MS. NULAND: Can I just finish my --
MS. NULAND: Yeah. Diesel is the - one of the main fuels that goes into Libyan cars, and most Libyans have it in the back - in the trunk of their car. So it is broadly available, but again, I can't speak to the veracity of the report, okay?
QUESTION: So on that point, has it been determined whether it was actually arson, the fire was caused by arson, or firing?
MS. NULAND: None of this has been determined, as I've said about four times already.
QUESTION: Is there a time limit under which the ARB has to prepare its report?
MS. NULAND: My understanding is under statute, there's no time limit, but as we said last night, historically ARBs have completed their work in an average of about 65 days.

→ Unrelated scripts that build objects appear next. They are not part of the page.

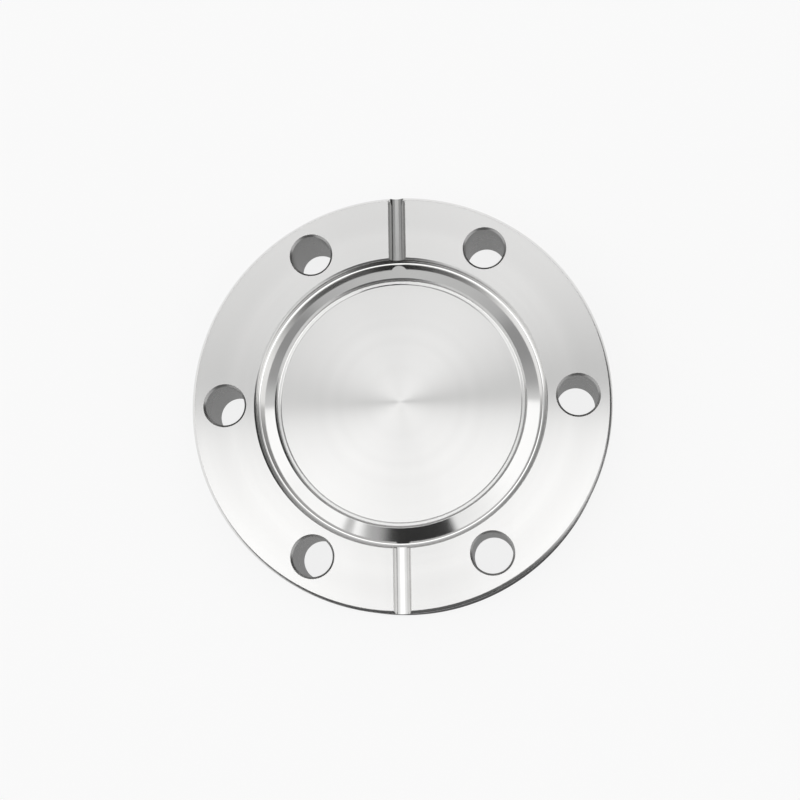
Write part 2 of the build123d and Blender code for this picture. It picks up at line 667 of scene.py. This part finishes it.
world = bpy.data.worlds.new("white tent")
bpy.context.scene.world = world
world.use_nodes = True
nodes, links = world.node_tree.nodes, world.node_tree.links
looking = nodes.new("ShaderNodeTexCoord").outputs["Generated"]
direction = nodes.new("ShaderNodeSeparateXYZ")
links.new(looking, direction.inputs[0])
east, north, up = direction.outputs

side = math_node(nodes, links, "ABSOLUTE", east)
bearing = math_node(nodes, links, "ARCTAN2", north, side)
bearing = math_node(nodes, links, "DIVIDE", bearing, pi / 2)
walls = ramp(nodes, links, bearing, WALLS)
open_side = smooth_step(nodes, links, north, *OPEN_SIDE)
room = blend(nodes, links, open_side, TENT_WHITE, walls)
print("walls:", len(WALLS), "stops")

# %% [markdown]
# ## Dusk low down
# Near the floor the tent ends and the room beyond it is dimmer: a little to the south, much more
# to the north, and darkest to the north-east. Small chamfers and the knife edge catch just this
# band, and it gives them their dark outlines. Painting the edges dark would do for one view
# only, while a dim band in the room follows the steel from every side.

# %% Dusk
DARK = 0.03
NORTH_DUSK = 0.20
SOUTH_DUSK = 0.70
NORTHERN = (0.02, 0.15)
LOW_DOWN = (0.50, 0.30)
SIDE_BEARING = (0.36, 0.24)
SIDE_HEIGHT = (0.66, 0.42)
# Azimuth, elevation, inner and outer size of the dark corner, in degrees
DARK_CORNER = (24, 6, 12, 34)


def toward(azimuth, elevation):
    """Unit vector of a direction, in degrees."""
    a, e = radians(azimuth), radians(elevation)
    return Vector((cos(a) * cos(e), sin(a) * cos(e), sin(e)))


def near_direction(azimuth, elevation, inner, outer):
    """Mask that is 1 within inner degrees of a direction and 0 beyond outer degrees."""
    dot = nodes.new("ShaderNodeVectorMath")
    dot.operation = "DOT_PRODUCT"
    links.new(looking, dot.inputs[0])
    dot.inputs[1].default_value = toward(azimuth, elevation)
    limits = cos(radians(outer)), cos(radians(inner))
    return smooth_step(nodes, links, dot.outputs["Value"], *limits)


northern = smooth_step(nodes, links, north, *NORTHERN)
dusk = blend(nodes, links, northern, SOUTH_DUSK, NORTH_DUSK)
sideways = smooth_step(nodes, links, bearing, *SIDE_BEARING)
sideways = math_node(nodes, links, "MULTIPLY", sideways, northern)
side_height = smooth_step(nodes, links, up, *SIDE_HEIGHT)
sideways = math_node(nodes, links, "MULTIPLY", sideways, side_height)
low_down = smooth_step(nodes, links, up, *LOW_DOWN)
low_down = math_node(nodes, links, "MAXIMUM", low_down, sideways)
room = blend(nodes, links, low_down, room, dusk)
room = blend(nodes, links, near_direction(*DARK_CORNER), room, DARK)
print("dusk from", SOUTH_DUSK, "in the south to", NORTH_DUSK, "in the north")

# %% [markdown]
# ## The dark front
# The tent has its way in at the front, open from the floor to well above head height. The upper
# part of the long slope, the gasket wall and the chamfers at the front show it as their darkest
# grey. Each of them looks at another height, so the opening is wide high up, narrow lower down
# and a little wider again at the floor. One dark card could stand there, but three widths blended
# by height fit what each band of the steel sees.

# %% Dark front
FRONT_GREY = 0.12
FRONT_AZIMUTH = 273
FRONT_TOP = (0.73, 0.68)
WIDE = (0.15, 0.90)
NARROW = (0.82, 0.99)
MIDDLE = (0.55, 0.85)
TO_NARROW = (0.45, 0.30)
TO_MIDDLE = (0.16, 0.06)

upward = math_node(nodes, links, "POWER", up, 2)
level = math_node(nodes, links, "SQRT", math_node(nodes, links, "SUBTRACT", 1.0, upward))
ahead = toward(FRONT_AZIMUTH, 0)
eastward = math_node(nodes, links, "MULTIPLY", east, ahead.x)
northward = math_node(nodes, links, "MULTIPLY", north, ahead.y)
facing = math_node(nodes, links, "ADD", eastward, northward)
facing = math_node(nodes, links, "DIVIDE", facing, level)

wide, narrow, middle = (smooth_step(nodes, links, facing, *width) for width in (WIDE, NARROW, MIDDLE))
front = blend(nodes, links, smooth_step(nodes, links, up, *TO_NARROW), wide, narrow)
front = blend(nodes, links, smooth_step(nodes, links, up, *TO_MIDDLE), front, middle)
front = math_node(nodes, links, "MULTIPLY", front, smooth_step(nodes, links, up, *FRONT_TOP))
room = blend(nodes, links, front, room, FRONT_GREY)
print("front at", FRONT_AZIMUTH, "degrees")

# %% [markdown]
# ## Shapes at the front
# The slope nearest the front mirrors a dark block with two thin bars beside it, as someone who
# stands in the opening and the poles of the tent would give. Modelled ones could stand there,
# but the steel blurs them so much that a round soft-edged spot for each is enough.

# %% Shapes at the front
# Each shape: azimuth, elevation, inner and outer size in degrees, brightness
SHAPES = [
    (233.5, 50.6, 0.8, 2.2, 0.35),
    (247, 54, 2, 6, 0.42),
    (256, 53.5, 1, 5, 0.18),
    (272, 54, 9.5, 12, DARK),
    (262, 34, 7, 16, DARK),
]
for *place, brightness in SHAPES:
    room = blend(nodes, links, near_direction(*place), room, brightness)
print(len(SHAPES), "shapes")

# %% [markdown]
# ## The lamp box overhead
# A long lamp box hangs over the flange from east to west. Each turned face draws it out across
# its rings into a fan, and that gives the flange its bright lower half, its grey band across the
# middle and the soft fan on the disc. An area lamp could hang there, but as a row of brightness
# steps from south to north its soft edges can be set one by one.

# %% Lamp box and the finished room
LAMP_PEAK = 1.70
OVERHEAD = (0.80, 0.90)
RAMP_START = -0.50
# How far north a direction points, and how bright the ceiling is there
CEILING = [
    (-0.50, 0.05), (-0.35, 0.75), (-0.20, 1.65), (-0.05, 1.70), (0.125, 1.70),
    (0.16, 0.83), (0.20, 0.32), (0.25, 0.44), (0.31, 0.85), (0.50, 0.88),
]

stops = [(place - RAMP_START, brightness / LAMP_PEAK) for place, brightness in CEILING]
along_box = math_node(nodes, links, "SUBTRACT", north, RAMP_START)
ceiling = ramp(nodes, links, along_box, stops, "LINEAR")
ceiling = math_node(nodes, links, "MULTIPLY", ceiling, LAMP_PEAK)
overhead = smooth_step(nodes, links, up, *OVERHEAD)
room = blend(nodes, links, overhead, room, ceiling)

seen = nodes.new("ShaderNodeLightPath")
shown = blend(nodes, links, seen.outputs["Is Camera Ray"], room, BACKGROUND)
links.new(shown, nodes["Background"].inputs["Color"])
print("room ready, lamp box at", LAMP_PEAK)

# %% [markdown]
# ## Camera
# The camera stands above the flange, a little to the front and right of its axis, and looks at
# the middle of the flange. It could be aimed with a constraint, but a matrix made from where it
# stands, what it looks at and which way is right says all three plainly. The lens is a long one,
# so that the round outline stays round.

# %% Camera
CAMERA_PLACE = Vector((0.0196, -0.0381, 0.2315))
CAMERA_TARGET = Vector((0, 0.0002, 0.0118))
CAMERA_RIGHT = Vector((0.9986, -0.0231, -0.0467))
LENS = 60.7
CLIP_START = 0.01

camera_data = bpy.data.cameras.new("camera")
camera_data.lens = LENS
camera = bpy.data.objects.new("camera", camera_data)
bpy.context.scene.collection.objects.link(camera)
back = (CAMERA_PLACE - CAMERA_TARGET).normalized()
right = (CAMERA_RIGHT - back * CAMERA_RIGHT.dot(back)).normalized()
turn = Matrix((right, back.cross(right), back)).transposed()
camera.matrix_world = Matrix.Translation(CAMERA_PLACE) @ turn.to_4x4()
camera_data.clip_start = CLIP_START
bpy.context.scene.camera = camera
bpy.context.scene.view_settings.view_transform = "Standard"
print("camera at", tuple(round(v, 4) for v in CAMERA_PLACE))

# %% [markdown]
# ## Sizes
# The dressed flange has to fill the same box as the solid. The eye could judge that from a view
# or two, but the two boxes, compared corner by corner, show any growth in numbers.

# %% Compare the boxes and finish
visual_low, visual_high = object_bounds()
grown = max(*(cad_low - visual_low), *(visual_high - cad_high)) / MM
print(f"the dressed flange stands {grown:.4f} mm proud of the solid at most")
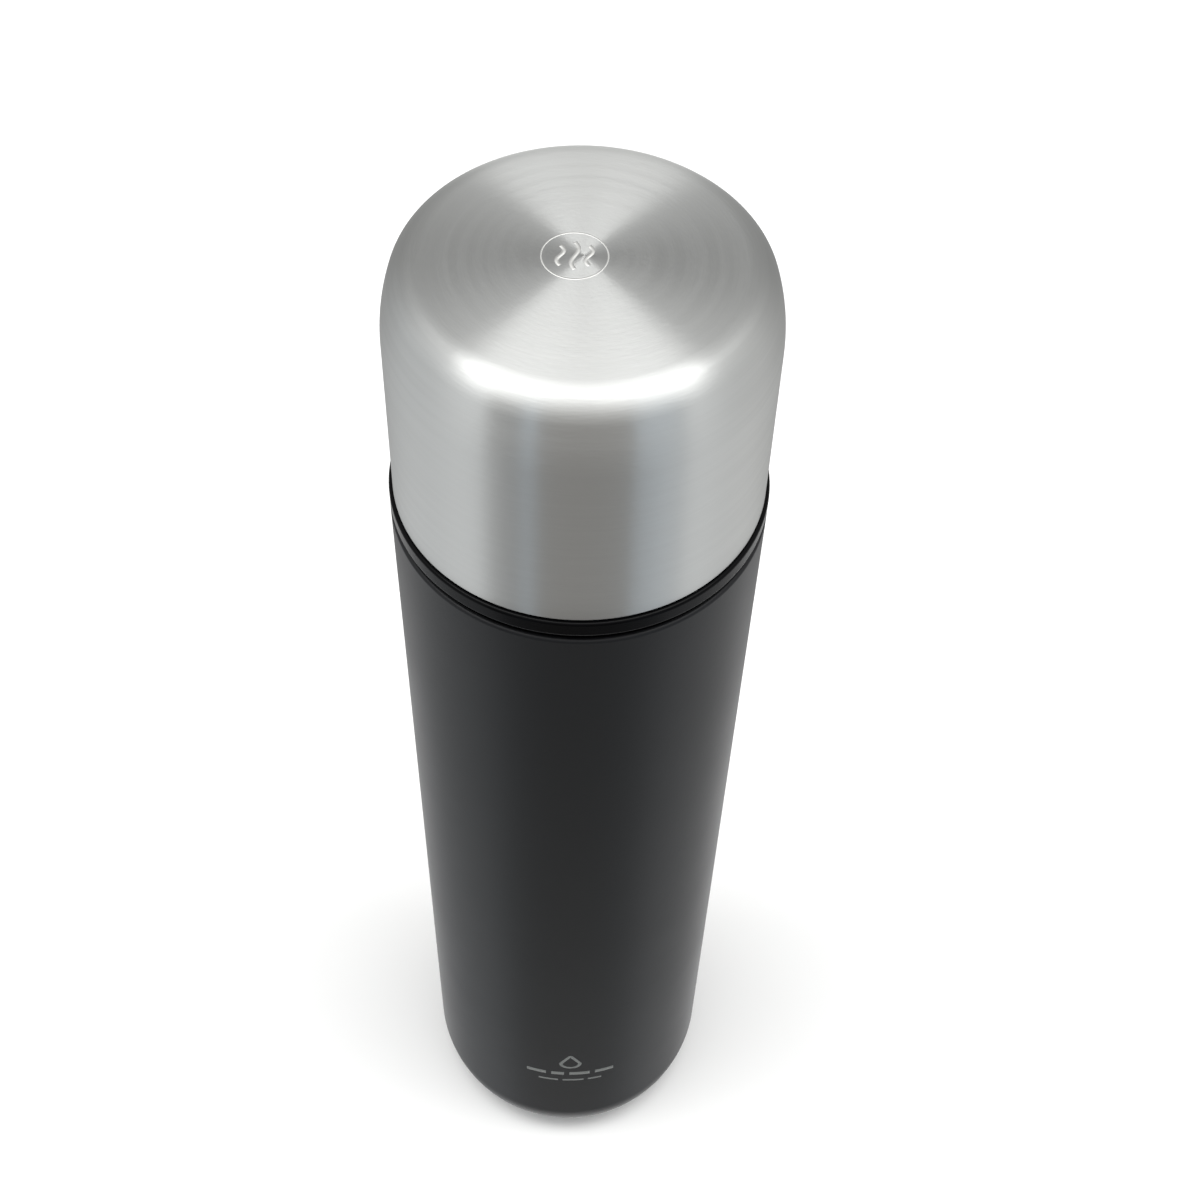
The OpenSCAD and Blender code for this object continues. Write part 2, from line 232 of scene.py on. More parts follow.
def ribbon(name: str, path: np.ndarray, width: float, closed: bool, lay: Layer) -> bpy.types.Object:
    """A thin printed or etched line on a surface.

    Formula: the path's points are moved half the width to each side, square to the path, and laid on the
    surface, slightly crowned, with a wall round the edge that drops just under the surface.

    Args:
        name: Name of the piece.
        path: Flat points of the line's middle.
        width: Width of the line.
        closed: Whether the last point joins the first.
        lay: Function of (flat points, lift) that gives the points in space.

    Returns:
        The object.
    """
    run = np.roll(path, -1, axis=0) - np.roll(path, 1, axis=0) if closed else np.gradient(path, axis=0)
    run /= np.linalg.norm(run, axis=1, keepdims=True)
    side = np.stack([-run[:, 1], run[:, 0]], axis=1) * width / 2
    lanes = [lay(path + side * offset, lift)
             for offset, lift in ((1, -0.05), (1, 0.012), (0, 0.016), (-1, 0.012), (-1, -0.05))]
    grid = np.stack(lanes, axis=1)
    return make_piece(name, grid if closed else capped(grid), round_rows=closed)


@dataclass(frozen=True)
class Thread:
    """A helical screw thread raised on a wall, with tapered ends.

    Attributes:
        wall: Radius of the wall that carries it.
        height: How far the ridge stands out; negative for a ridge that points at the axis.
        low: Height of the lower end of each ridge's middle.
        turns: Turns that each ridge runs.
        lead: Rise in one turn.
        starts: Number of equal ridges.
        root: Width of the ridge where it meets the wall.
        crest: Width of its top.
    """

    wall: float
    height: float
    low: float
    turns: float
    lead: float = 12.0
    starts: int = 2
    root: float = 1.8
    crest: float = 1.0

    @property
    def top(self) -> float:
        """Height above which the wall is plain again."""
        return self.low + self.lead * self.turns + self.root

    @property
    def bottom(self) -> float:
        """Height below which the wall is plain."""
        return self.low - self.root

    def stretch(self, step: float = 0.2) -> np.ndarray:
        """Outline points, step apart, that the ridges need on the wall, going up."""
        heights = np.arange(self.bottom, self.top + step / 2, step)
        return np.stack([np.full_like(heights, self.wall), heights], axis=1)

    def raise_on(self, radii: np.ndarray, heights: np.ndarray, angles: np.ndarray) -> tuple[np.ndarray, np.ndarray]:
        """Lifts the ridges out of the wall.

        Formula: the middle of start k climbs by the lead in each turn from angle k / starts of a turn; a point
        rises in full within half the crest's width of it, falls evenly to nothing at half the root's width,
        and is scaled by a smooth run-in over the first and last twentieth of a turn.

        Args:
            radii: Radius of each point.
            heights: Height of each point.
            angles: Angle of each point in radians.

        Returns:
            The new radii and the heights.
        """
        on_wall = np.abs(radii - self.wall) < 0.01
        lift = np.zeros_like(radii)
        for start in range(self.starts):
            along = np.mod(angles / (2 * np.pi) - start / self.starts, 1.0)
            middle = self.low + self.lead * along
            slope = (self.root / 2 - np.abs(heights - middle)) / ((self.root - self.crest) / 2)
            run_in = np.clip(np.minimum(along, self.turns - along) / 0.05, 0, 1)
            lift = np.maximum(lift, np.clip(slope, 0, 1) * run_in * run_in * (3 - 2 * run_in))
        return radii + self.height * lift * on_wall, heights


def joined(*parts: np.ndarray) -> np.ndarray:
    """Several stretches of points as one outline."""
    return np.concatenate([np.atleast_2d(np.asarray(p, float)) for p in parts])


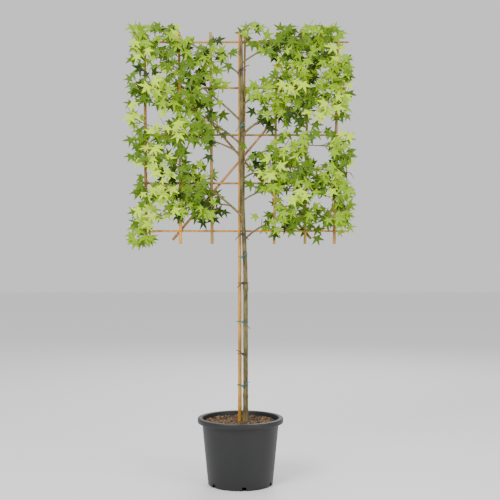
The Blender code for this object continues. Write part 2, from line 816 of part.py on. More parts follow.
def main():
    pot = make_pot()
    soil = make_soil()
    smooth(pot)
    smooth(soil)
    solids = make_frame()
    solids.append(tube("stake", *stake_line(), parts, "bamboo", sides=8))
    solids.append(tube("trunk", *trunk_line(), parts, "bark", sides=10))
    cutters = {}
    solids += [make_bough(name, cutters) for name in LIMBS]
    solids += [make_tie(f"tie_{i + 1}", height) for i, height in enumerate(TIE_HEIGHTS)]
    taken = Taken()
    for obj in solids:
        taken.add(obj.name, obj)
    stems = {name: stem_points(name) for name in [*LIMBS, "leader"]}
    for name, stem in stems.items():
        body = as_mesh(tube("space", stem, stem_radii(name, len(stem)), guides, sides=3))
        taken.add(name + "_wood", body)
        remove_object(body)
    for name in stems:
        _, count = grow_mass(name, taken, stems)
        print(f"foliage_{name}: {count} leaves")


clear_scene()
parts = collection(OBJECT)
guides = collection("guides", hidden=True)
main()
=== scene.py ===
"""Finishes the pleached sweetgum: its leaves, bark, bamboo, ties, pot and compost."""

import json
import math
import random
from collections import namedtuple

import bmesh
import bpy
from mathutils import Matrix, Vector, kdtree, noise

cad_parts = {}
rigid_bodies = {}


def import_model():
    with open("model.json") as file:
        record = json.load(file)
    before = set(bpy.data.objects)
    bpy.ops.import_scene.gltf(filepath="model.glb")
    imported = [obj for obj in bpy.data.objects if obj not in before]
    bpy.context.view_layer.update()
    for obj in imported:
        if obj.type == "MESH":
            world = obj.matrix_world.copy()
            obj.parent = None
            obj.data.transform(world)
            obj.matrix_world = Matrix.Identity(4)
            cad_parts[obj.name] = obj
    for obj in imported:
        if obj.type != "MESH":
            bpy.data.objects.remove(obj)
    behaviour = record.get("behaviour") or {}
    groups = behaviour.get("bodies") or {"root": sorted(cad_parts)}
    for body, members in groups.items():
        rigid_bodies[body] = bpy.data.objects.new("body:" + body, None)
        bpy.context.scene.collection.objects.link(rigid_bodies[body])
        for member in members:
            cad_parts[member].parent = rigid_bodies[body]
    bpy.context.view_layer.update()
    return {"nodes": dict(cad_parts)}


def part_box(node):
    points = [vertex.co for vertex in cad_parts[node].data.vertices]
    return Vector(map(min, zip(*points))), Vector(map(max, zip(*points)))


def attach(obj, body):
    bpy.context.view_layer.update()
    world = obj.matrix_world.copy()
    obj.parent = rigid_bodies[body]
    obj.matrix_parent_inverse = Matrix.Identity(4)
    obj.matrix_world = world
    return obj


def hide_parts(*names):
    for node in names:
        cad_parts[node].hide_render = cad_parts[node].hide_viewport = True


bl_info = {
    "name": "Pleached Sweetgum",
    "version": (1, 0, 0),
    "blender": (4, 5, 0),
    "location": "View3D > Sidebar > Sweetgum",
    "description": "Makes the finished surfaces of a pleached sweetgum in a nursery pot",
    "category": "Object",
}

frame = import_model()

CLEAR = 0.0003
UP = Vector((0, 0, 1))
ACROSS = Vector((0, 1, 0))
GOLDEN_TURN = math.radians(137.5)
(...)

QUESTION: So the Secretary hasn't actually set a time limit when she --
MS. NULAND: It's not her place to set a time limit. It's the board's place to tell her and the Congress when they are ready.
QUESTION: Toria, the - some of the legislators who met with the Secretary and others from the Executive Branch yesterday said that they found their explanations wanting - that they wanted more information, and some have repeated a call for an independent commission to look into what happened last week. Would this building oppose that, support that? And has there been any discussion about participating in an independent probe?
MS. NULAND: Well, with regard to the ARB, that is an independent group that is - it's established, obviously, by the government, but the expectation is that they will make an independent set of judgments based on what they find.